Another intuition is the closer you get to the "perfect" world, the more difficult it becomes to find a way to increase the amount of good. But the difficulty of exploiting a human bias that will cause humans to overestimate the value of the world, remains approximately constant.

Though this doesn't prove that the world with maximum "seeming good" is some kind of hell. It could still be very good, although not nearly as good as the world with maximum "good". (However, if the world with maximum "seeming good" happens to be some kind of hell, then maximizing for "seeming good" is the way to find it.)

Replies from: simon

↑ comment by simon · 2014-04-09T04:26:29.256Z · LW(p) · GW(p)

This intuition seems correct in typical human situations. Everything is highly optimized already with different competing considerations, so optimizing for X does indeed necessarily sacrifice the other things that are also optimized for. So if you relax the constraints for X, you get more of the other things, if you continue optimizing for them.

However, it does not follow from this that if you relax your constraint on X, and take a random world meeting at least the lower value of X, your world will be any better in the non-X ways. You need to actually be optimizing for the non-X things to expect to get them.

Replies from: Viliam_Bur

↑ comment by Viliam_Bur · 2014-04-09T06:56:56.140Z · LW(p) · GW(p)

it does not follow from this that if you relax your constraint on X, and take a random world meeting at least the lower value of X, your world will be any better in the non-X ways

Great point!

Replies from: simon

↑ comment by simon · 2014-04-09T20:53:34.048Z · LW(p) · GW(p)

Thanks but I don't see the relevance of the reversal test. The reversal test involves changing the value of a parameter but not the amount of optimization. And the reversal test shouldn't apply to a parameter that is already optimized over unless the current optimization is wrong or circumstances on which the optimization depends are changing.

↑ comment by Stuart_Armstrong · 2014-04-07T16:35:56.035Z · LW(p) · GW(p)

? A narrower search comes up with less worlds. Acceptable worlds are rare; siren worlds and marketing worlds much rarer still. A narrow search has less chance of including an acceptable world, but also less chance of including one of the other two.

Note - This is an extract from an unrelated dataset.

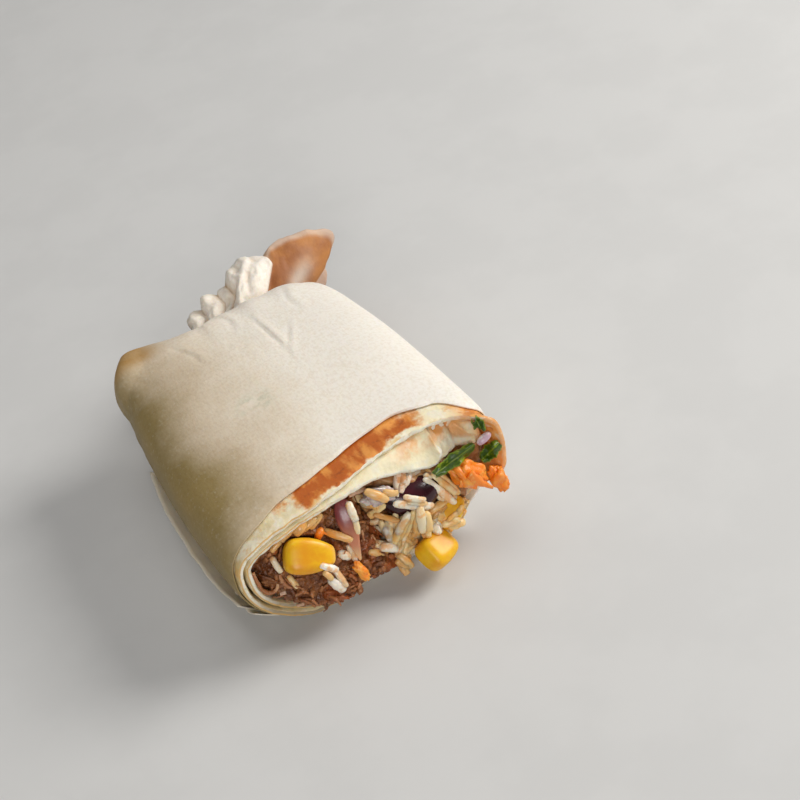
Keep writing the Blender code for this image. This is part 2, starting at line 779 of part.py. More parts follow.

There is some size of random search whether the chance of getting an acceptable world is high, but the chance of getting a siren or marketer is low.

Non random searches have different equilibriums.

Replies from: simon

↑ comment by simon · 2014-04-07T17:00:17.076Z · LW(p) · GW(p)

Some proportion of the worlds meeting the narrow search will also be acceptable. To conclude that that proportion is smaller than the proportion of the broader search that is acceptable requires some assumption that I haven't seen made explicit.

ETA: Imagine we divided the space meeting the broad search into little pieces. On average the little pieces would have the same proportion of acceptable worlds as the broad space. You seem to be arguing that the pieces that we would actually come up with if we tried to design a narrow search would actually on average have a lower proportion of acceptable worlds. This claim needs some justification.

Replies from: Stuart_Armstrong

↑ comment by Stuart_Armstrong · 2014-04-07T17:33:20.923Z · LW(p) · GW(p)

It's not an issue of proportion, but of whether there will be a single representative of the class in the worlds we search through. We want a fraction of the space such that there is an acceptable world in it with high probability, and no siren/marketing world, with high probability.

Eg if 1/10^100 worlds is acceptable and 1/10^120 worlds is siren/marketing, we might want to search randomly through 10^101 or 10^102 worlds.

Replies from: Lumifer, simon

↑ comment by Lumifer · 2014-04-07T17:42:59.916Z · LW(p) · GW(p)

Looks like you're basically arguing for the first-past-the-post search -- just take the first world that you see which passes the criteria.

Replies from: Stuart_Armstrong

↑ comment by Stuart_Armstrong · 2014-04-07T17:48:54.721Z · LW(p) · GW(p)

Yep, that works better than what I was thinking, in fact.

↑ comment by simon · 2014-04-08T03:35:56.467Z · LW(p) · GW(p)

I don't see how that changes the probability of getting a siren world v. an acceptable world at all (ex ante).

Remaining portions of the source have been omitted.